Now, when existing these highways outside the bigger cities you will have to be very careful, as some of the exits are very short plus they might end in a 90-degree turn, where the speed limit is as low as 25-30 km/h. Therefore it is very important to be prepared to leave the highway and slow down a little before the exit.
Involved in an accident – what do you do
If you are so unlucky to be involved in a traffic accident, the local practice will most likely be different from what you are used to from home.

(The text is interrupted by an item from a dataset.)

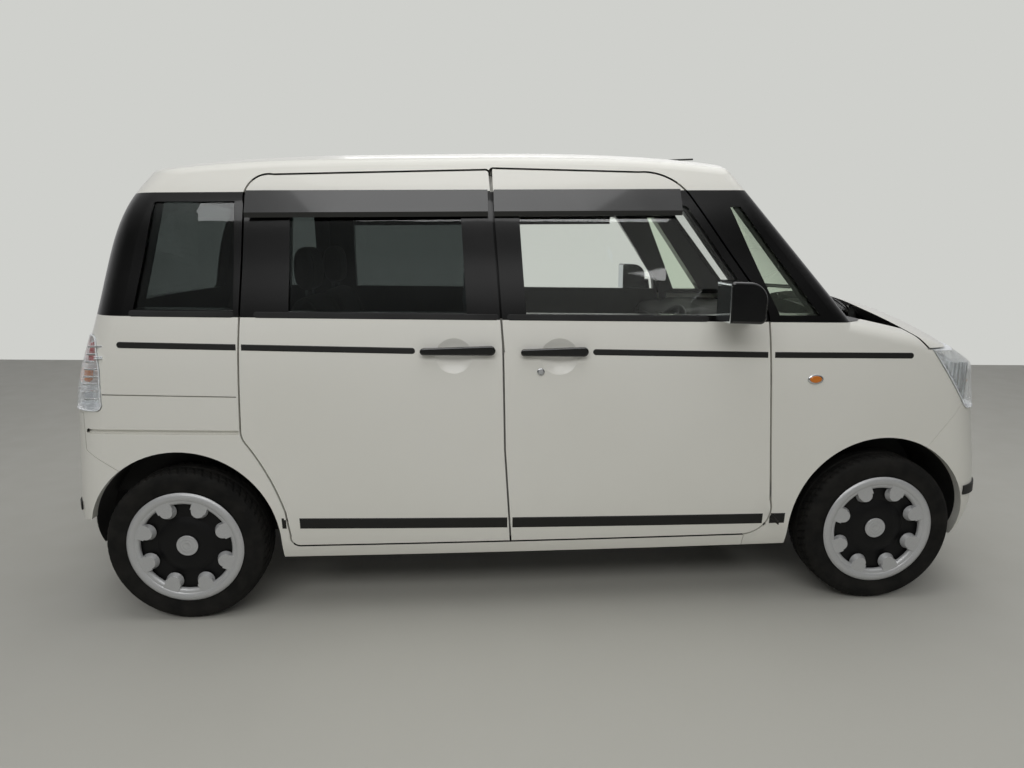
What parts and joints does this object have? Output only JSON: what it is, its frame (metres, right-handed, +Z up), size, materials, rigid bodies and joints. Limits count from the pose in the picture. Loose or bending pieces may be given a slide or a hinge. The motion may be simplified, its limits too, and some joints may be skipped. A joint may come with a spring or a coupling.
{
  "type": "kei car",
  "caption": "Small tall-wagon passenger car with hinged front doors, fixed sliding rear doors, tailgate, bonnet and steered front wheels",
  "frame": {"origin": "on the ground under the middle of the car's length and width", "axes": "+X forward, +Y to the car's left, +Z up"},
  "size_m": [3.3983, 1.78, 1.6419],
  "materials": {
    "pearl_white_paint": "gloss",
    "floor_paint": "satin",
    "tyre_rubber": "matte",
    "black_plastic": "satin",
    "silver_wheel": "satin",
    "clear_glass": "gloss",
    "privacy_glass": "gloss",
    "lamp_clear": "gloss",
    "cast_steel": "matte",
    "seat_fabric": "matte"
  },
  "bodies": {
    "root": {"aerial": "black_plastic", "body_side_left": "pearl_white_paint", "body_side_right": "pearl_white_paint", "bumper_trim": "black_plastic", "cowl": "black_plastic", "dashboard": "black_plastic", "engine_block": "cast_steel", "exhaust": "cast_steel", "floor_pan": "floor_paint", "front_bumper": "pearl_white_paint", "front_quarter_glass": "clear_glass", "front_seats": "seat_fabric", "front_suspension": "cast_steel", "front_wing_left": "pearl_white_paint", "front_wing_right": "pearl_white_paint", "fuel_tank": "cast_steel", "grille": "black_plastic", "headlamps": "lamp_clear", "inside_mirror": "black_plastic", "radiator": "cast_steel", "rear_axle": "cast_steel", "rear_bumper": "pearl_white_paint", "rear_quarter_glass": "privacy_glass", "rear_seats": "seat_fabric", "roof": "pearl_white_paint", "sliding_door_glass": "privacy_glass", "sliding_door_left": "pearl_white_paint", "sliding_door_right": "pearl_white_paint", "sliding_door_seals": "black_plastic", "sliding_door_trim": "black_plastic", "tail_lamps": "lamp_clear", "wheel_wells": "black_plastic", "windscreen": "clear_glass"},
    "front_door_left": {"front_door_left": "pearl_white_paint", "front_door_glass_left": "clear_glass", "door_mirror_left": "black_plastic", "front_door_trim_left": "black_plastic"},
    "front_door_right": {"front_door_right": "pearl_white_paint", "front_door_glass_right": "clear_glass", "door_mirror_right": "black_plastic", "front_door_trim_right": "black_plastic"},
    "tailgate": {"tailgate": "pearl_white_paint", "tailgate_glass": "privacy_glass", "rear_wiper": "black_plastic"},
    "bonnet": {"bonnet": "pearl_white_paint"},
    "knuckle_left": {"knuckle_left": "cast_steel"},
    "knuckle_right": {"knuckle_right": "cast_steel"},
    "steering_wheel": {"steering_wheel": "black_plastic"},
    "front_wheel_left": {"front_tyre_left": "tyre_rubber", "front_wheel_left": "silver_wheel", "front_wheel_dish_left": "black_plastic"},
    "front_wheel_right": {"front_tyre_right": "tyre_rubber", "front_wheel_right": "silver_wheel", "front_wheel_dish_right": "black_plastic"},
    "rear_wheel_left": {"rear_tyre_left": "tyre_rubber", "rear_wheel_left": "silver_wheel", "rear_wheel_dish_left": "black_plastic"},
    "rear_wheel_right": {"rear_tyre_right": "tyre_rubber", "rear_wheel_right": "silver_wheel", "rear_wheel_dish_right": "black_plastic"}
  },
  "joints": [
    {"name": "front_door_right_swing", "type": "hinge", "parent": "root", "child": "front_door_right", "pos_m": [0.768, -0.72, 0.63], "axis": [0, 0, 1], "range_deg": [0, 65]},
    {"name": "front_door_left_swing", "type": "hinge", "parent": "root", "child": "front_door_left", "pos_m": [0.768, 0.72, 0.63], "axis": [0, 0, -1], "range_deg": [0, 65]},
    {"name": "tailgate_lift", "type": "hinge", "parent": "root", "child": "tailgate", "pos_m": [-1.376, 0, 1.5315], "axis": [0, 1, 0], "range_deg": [0, 80]},
    {"name": "bonnet_lift", "type": "hinge", "parent": "root", "child": "bonnet", "pos_m": [1.262, 0, 1.04293], "axis": [0, -1, 0], "range_deg": [0, 50]},
    {"name": "steer_left", "type": "hinge", "parent": "root", "child": "knuckle_left", "pos_m": [1.2125, 0.6465, 0], "axis": [0, -0.2079, 0.9781], "range_deg": [-35, 35]},
    {"name": "steer_right", "type": "hinge", "parent": "root", "child": "knuckle_right", "pos_m": [1.2125, -0.6465, 0], "axis": [0, 0.2079, 0.9781], "range_deg": [-35, 35]},
    {"name": "steering_wheel_turn", "type": "hinge", "parent": "root", "child": "steering_wheel", "pos_m": [0.47, -0.345, 0.905], "axis": [-0.829, 0, 0.5592], "range_deg": [-490, 490]},
    {"name": "front_wheel_left_roll", "type": "hinge", "parent": "knuckle_left", "child": "front_wheel_left", "pos_m": [1.2125, 0.6525, 0.274], "axis": [0, 1, 0], "continuous": true},
    {"name": "front_wheel_right_roll", "type": "hinge", "parent": "knuckle_right", "child": "front_wheel_right", "pos_m": [1.2125, -0.6525, 0.274], "axis": [0, 1, 0], "continuous": true},
    {"name": "rear_wheel_left_roll", "type": "hinge", "parent": "root", "child": "rear_wheel_left", "pos_m": [-1.2425, 0.6475, 0.274], "axis": [0, 1, 0], "continuous": true},
    {"name": "rear_wheel_right_roll", "type": "hinge", "parent": "root", "child": "rear_wheel_right", "pos_m": [-1.2425, -0.6475, 0.274], "axis": [0, 1, 0], "continuous": true}
  ],
  "couplings": [
    {"joint": "steer_right", "follows": "steer_left", "ratio": 1},
    {"joint": "steering_wheel_turn", "follows": "steer_left", "ratio": 14}
  ]
}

Obviously, the first and most important thing to focus on is getting yourself and everyone else out of harm’s way, get into safety and make sure that the police has been contacted. The Police should always be contacted if you are involved in a traffic accident in Cyprus and they will subsequently call an ambulance or the fire service to the scene of the accident if it is deemed necessary.

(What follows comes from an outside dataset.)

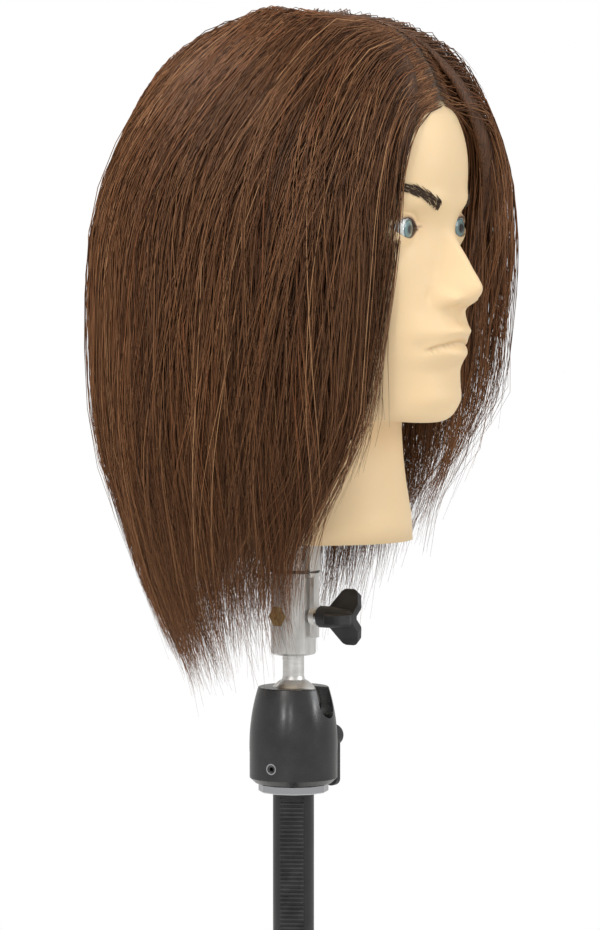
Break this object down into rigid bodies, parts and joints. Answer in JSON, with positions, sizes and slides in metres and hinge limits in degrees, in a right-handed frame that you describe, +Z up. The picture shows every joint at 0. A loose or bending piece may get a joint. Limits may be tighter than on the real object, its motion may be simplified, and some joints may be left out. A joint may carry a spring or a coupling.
{
  "type": "mannequin training head",
  "caption": "Life-size salon training head with straight parted hair on a clamp post, ball joint with drop slot and lock lever, standing on a round geared column.",
  "frame": {"origin": "centre of the flat bottom end of the round column", "axes": "+Z up along the column, the face looks along -Y, the head's left side is +X"},
  "size_m": [0.208, 0.2414, 0.697],
  "materials": {
    "black_powder_coat": "satin",
    "black_plastic": "matte",
    "zinc_metal": "satin",
    "bright_chrome": "polished",
    "black_housing": "semi-gloss",
    "brass": "satin",
    "dark_steel": "satin",
    "white_nylon": "matte",
    "satin_aluminium": "satin",
    "cast_aluminium": "as cast",
    "vinyl_skin": "soft matte",
    "foam": "matte",
    "cream_board": "matte",
    "eye": "gloss",
    "hair": "straight brown hair"
  },
  "bodies": {
    "column": {"centre_column": "black_powder_coat", "rack_strip": "black_plastic", "column_end_plug": "black_plastic", "column_top_plug": "zinc_metal", "base_ring": "bright_chrome", "friction_washer": "black_plastic", "pan_stud": "zinc_metal"},
    "housing": {"ball_housing": "black_housing", "housing_floor": "zinc_metal", "pan_bush": "brass", "spindle_bush": "brass", "grub_screw": "dark_steel", "grub_bezel": "bright_chrome"},
    "lever": {"cam_spindle": "zinc_metal", "lock_lever": "black_plastic", "lever_screw": "dark_steel"},
    "cup": {"ball_cup": "white_nylon"},
    "ball": {"ball_stud": "satin_aluminium"},
    "post": {"holder_post": "cast_aluminium", "barrel_nut": "brass", "post_set_screw": "dark_steel", "spring_ring": "dark_steel"},
    "jaw": {"clamp_jaw": "cast_aluminium"},
    "screw_slide": {"thrust_washer": "bright_chrome"},
    "wing": {"wing_stud": "zinc_metal", "wing_knob": "black_plastic"},
    "head": {"head_shell": "vinyl_skin", "foam_core": "foam", "neck_base_plate": "cream_board", "neck_socket": "white_nylon", "base_screws": "zinc_metal", "eye_left": "eye", "eye_right": "eye", "hair_top_left": "hair", "hair_top_right": "hair", "hair_side_left": "hair", "hair_side_right": "hair", "hair_back_left": "hair", "hair_back_right": "hair"}
  },
  "joints": [
    {"name": "housing_pan", "type": "hinge", "parent": "column", "child": "housing", "pos_m": [0, 0, 0.2453], "axis": [0, 0, 1], "continuous": true},
    {"name": "lever_turn", "type": "hinge", "parent": "housing", "child": "lever", "pos_m": [0, 0, 0.268], "axis": [1, 0, 0], "range_deg": [0, 180]},
    {"name": "cup_drop", "type": "slide", "parent": "housing", "child": "cup", "axis": [0, 0, -1], "range_m": [0, 0.0006]},
    {"name": "ball_tilt", "type": "hinge", "parent": "housing", "child": "ball", "pos_m": [0, 0, 0.2916], "axis": [1, 0, 0], "range_deg": [-20, 90]},
    {"name": "post_spin", "type": "hinge", "parent": "ball", "child": "post", "pos_m": [0, 0, 0.32], "axis": [0, 0, 1], "continuous": true},
    {"name": "jaw_rock", "type": "hinge", "parent": "post", "child": "jaw", "pos_m": [0, -0.013, 0.369], "axis": [-1, 0, 0], "range_deg": [0, 2.2]},
    {"name": "screw_travel", "type": "slide", "parent": "post", "child": "screw_slide", "axis": [0, -1, 0], "range_m": [0, 0.00125]},
    {"name": "wing_turn", "type": "hinge", "parent": "screw_slide", "child": "wing", "pos_m": [0, 0, 0.343], "axis": [0, -1, 0], "range_deg": [0, 360]},
    {"name": "head_lift", "type": "slide", "parent": "post", "child": "head", "axis": [0, 0, 1], "range_m": [0, 0.06]}
  ],
  "couplings": [
    {"joint": "lever_turn", "follows": "cup_drop", "rad_per_m": 5236},
    {"joint": "wing_turn", "follows": "screw_travel", "rad_per_m": 5026.5},
    {"joint": "jaw_rock", "follows": "screw_travel", "rad_per_m": 30.717}
  ]
}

You can contact the police by calling the emergency number 112. It is directed straight to the police.
However, after contacting the police it is important that you do not move your car from the spot of the accident. No matter how small an accident it is or where it has happened, you should not move your car unless you want to take full responsibility for the accident even though it was not your fault.
You should not move your car until both the police and the insurance agents have finished their job of documenting the accident and taking pictures, notes and statements. It is likely that the police will arrive first, but even if the police are done at the scene, do not move the car until you have a clear go from the insurance agents.
On top of many traffic offences being overlooked by the police, most traffic fines and sanctions in Cyprus are small compared to most other European countries. Please do not take this as an option to not obey the law when driving, as I have said the police are getting far more active.